▸ Directions for this task
Copy out each line below exactly as it appears.

··· Source excerpt

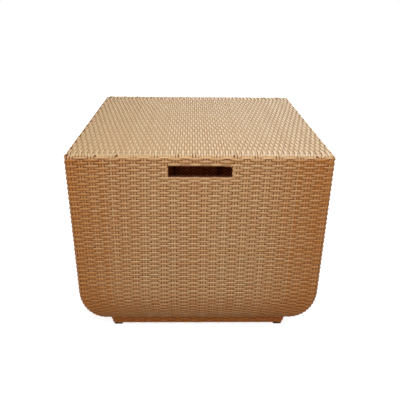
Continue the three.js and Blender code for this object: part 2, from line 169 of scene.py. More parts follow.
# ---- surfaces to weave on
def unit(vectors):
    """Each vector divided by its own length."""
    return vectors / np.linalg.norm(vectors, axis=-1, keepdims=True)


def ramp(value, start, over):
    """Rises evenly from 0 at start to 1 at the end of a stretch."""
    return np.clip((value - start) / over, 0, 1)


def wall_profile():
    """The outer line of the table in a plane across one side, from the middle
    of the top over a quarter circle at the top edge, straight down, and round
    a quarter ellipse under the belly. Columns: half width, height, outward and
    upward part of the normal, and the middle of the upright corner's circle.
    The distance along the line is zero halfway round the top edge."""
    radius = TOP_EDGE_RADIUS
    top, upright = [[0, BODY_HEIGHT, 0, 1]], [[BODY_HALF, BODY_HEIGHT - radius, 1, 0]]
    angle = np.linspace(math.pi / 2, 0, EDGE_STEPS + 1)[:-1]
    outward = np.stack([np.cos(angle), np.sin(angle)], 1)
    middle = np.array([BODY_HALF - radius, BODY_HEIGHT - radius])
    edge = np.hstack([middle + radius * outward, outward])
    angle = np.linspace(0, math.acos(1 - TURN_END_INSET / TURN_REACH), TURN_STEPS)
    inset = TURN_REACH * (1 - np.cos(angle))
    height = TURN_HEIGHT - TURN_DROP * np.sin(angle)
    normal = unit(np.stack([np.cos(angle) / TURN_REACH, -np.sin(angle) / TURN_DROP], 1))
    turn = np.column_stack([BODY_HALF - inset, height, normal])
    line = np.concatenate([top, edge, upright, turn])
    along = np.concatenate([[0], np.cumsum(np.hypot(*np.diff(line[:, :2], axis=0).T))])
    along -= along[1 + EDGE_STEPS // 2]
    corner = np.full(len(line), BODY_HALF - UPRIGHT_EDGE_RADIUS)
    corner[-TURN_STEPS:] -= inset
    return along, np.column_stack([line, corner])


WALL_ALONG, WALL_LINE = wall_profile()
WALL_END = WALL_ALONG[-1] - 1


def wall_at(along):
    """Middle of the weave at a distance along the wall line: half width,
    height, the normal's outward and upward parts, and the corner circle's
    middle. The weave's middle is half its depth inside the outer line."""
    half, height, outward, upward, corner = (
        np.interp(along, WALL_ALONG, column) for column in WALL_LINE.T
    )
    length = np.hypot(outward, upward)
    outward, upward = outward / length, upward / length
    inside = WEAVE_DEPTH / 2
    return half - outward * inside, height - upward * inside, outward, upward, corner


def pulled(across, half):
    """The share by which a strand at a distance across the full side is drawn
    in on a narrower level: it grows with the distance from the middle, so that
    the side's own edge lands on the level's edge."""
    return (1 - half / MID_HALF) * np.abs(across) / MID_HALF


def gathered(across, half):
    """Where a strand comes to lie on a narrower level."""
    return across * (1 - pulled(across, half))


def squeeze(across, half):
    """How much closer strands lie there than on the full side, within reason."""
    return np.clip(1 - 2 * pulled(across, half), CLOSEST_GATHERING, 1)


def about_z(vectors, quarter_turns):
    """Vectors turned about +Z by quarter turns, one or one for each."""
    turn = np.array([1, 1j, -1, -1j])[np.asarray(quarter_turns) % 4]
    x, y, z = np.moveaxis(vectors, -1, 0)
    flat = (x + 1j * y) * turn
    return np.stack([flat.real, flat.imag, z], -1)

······

▸ Written reply
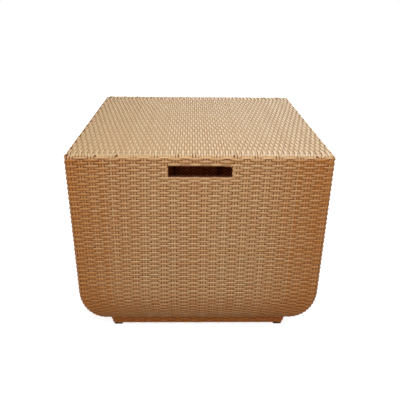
Continue the three.js and Blender code for this object: part 2, from line 169 of scene.py. More parts follow.
# ---- surfaces to weave on
def unit(vectors):
    """Each vector divided by its own length."""
    return vectors / np.linalg.norm(vectors, axis=-1, keepdims=True)


def ramp(value, start, over):
    """Rises evenly from 0 at start to 1 at the end of a stretch."""
    return np.clip((value - start) / over, 0, 1)


def wall_profile():
    """The outer line of the table in a plane across one side, from the middle
    of the top over a quarter circle at the top edge, straight down, and round
    a quarter ellipse under the belly. Columns: half width, height, outward and
    upward part of the normal, and the middle of the upright corner's circle.
    The distance along the line is zero halfway round the top edge."""
    radius = TOP_EDGE_RADIUS
    top, upright = [[0, BODY_HEIGHT, 0, 1]], [[BODY_HALF, BODY_HEIGHT - radius, 1, 0]]
    angle = np.linspace(math.pi / 2, 0, EDGE_STEPS + 1)[:-1]
    outward = np.stack([np.cos(angle), np.sin(angle)], 1)
    middle = np.array([BODY_HALF - radius, BODY_HEIGHT - radius])
    edge = np.hstack([middle + radius * outward, outward])
    angle = np.linspace(0, math.acos(1 - TURN_END_INSET / TURN_REACH), TURN_STEPS)
    inset = TURN_REACH * (1 - np.cos(angle))
    height = TURN_HEIGHT - TURN_DROP * np.sin(angle)
    normal = unit(np.stack([np.cos(angle) / TURN_REACH, -np.sin(angle) / TURN_DROP], 1))
    turn = np.column_stack([BODY_HALF - inset, height, normal])
    line = np.concatenate([top, edge, upright, turn])
    along = np.concatenate([[0], np.cumsum(np.hypot(*np.diff(line[:, :2], axis=0).T))])
    along -= along[1 + EDGE_STEPS // 2]
    corner = np.full(len(line), BODY_HALF - UPRIGHT_EDGE_RADIUS)
    corner[-TURN_STEPS:] -= inset
    return along, np.column_stack([line, corner])


WALL_ALONG, WALL_LINE = wall_profile()
WALL_END = WALL_ALONG[-1] - 1


def wall_at(along):
    """Middle of the weave at a distance along the wall line: half width,
    height, the normal's outward and upward parts, and the corner circle's
    middle. The weave's middle is half its depth inside the outer line."""
    half, height, outward, upward, corner = (
        np.interp(along, WALL_ALONG, column) for column in WALL_LINE.T
    )
    length = np.hypot(outward, upward)
    outward, upward = outward / length, upward / length
    inside = WEAVE_DEPTH / 2
    return half - outward * inside, height - upward * inside, outward, upward, corner


def pulled(across, half):
    """The share by which a strand at a distance across the full side is drawn
    in on a narrower level: it grows with the distance from the middle, so that
    the side's own edge lands on the level's edge."""
    return (1 - half / MID_HALF) * np.abs(across) / MID_HALF


def gathered(across, half):
    """Where a strand comes to lie on a narrower level."""
    return across * (1 - pulled(across, half))


def squeeze(across, half):
    """How much closer strands lie there than on the full side, within reason."""
    return np.clip(1 - 2 * pulled(across, half), CLOSEST_GATHERING, 1)


def about_z(vectors, quarter_turns):
    """Vectors turned about +Z by quarter turns, one or one for each."""
    turn = np.array([1, 1j, -1, -1j])[np.asarray(quarter_turns) % 4]
    x, y, z = np.moveaxis(vectors, -1, 0)
    flat = (x + 1j * y) * turn
    return np.stack([flat.real, flat.imag, z], -1)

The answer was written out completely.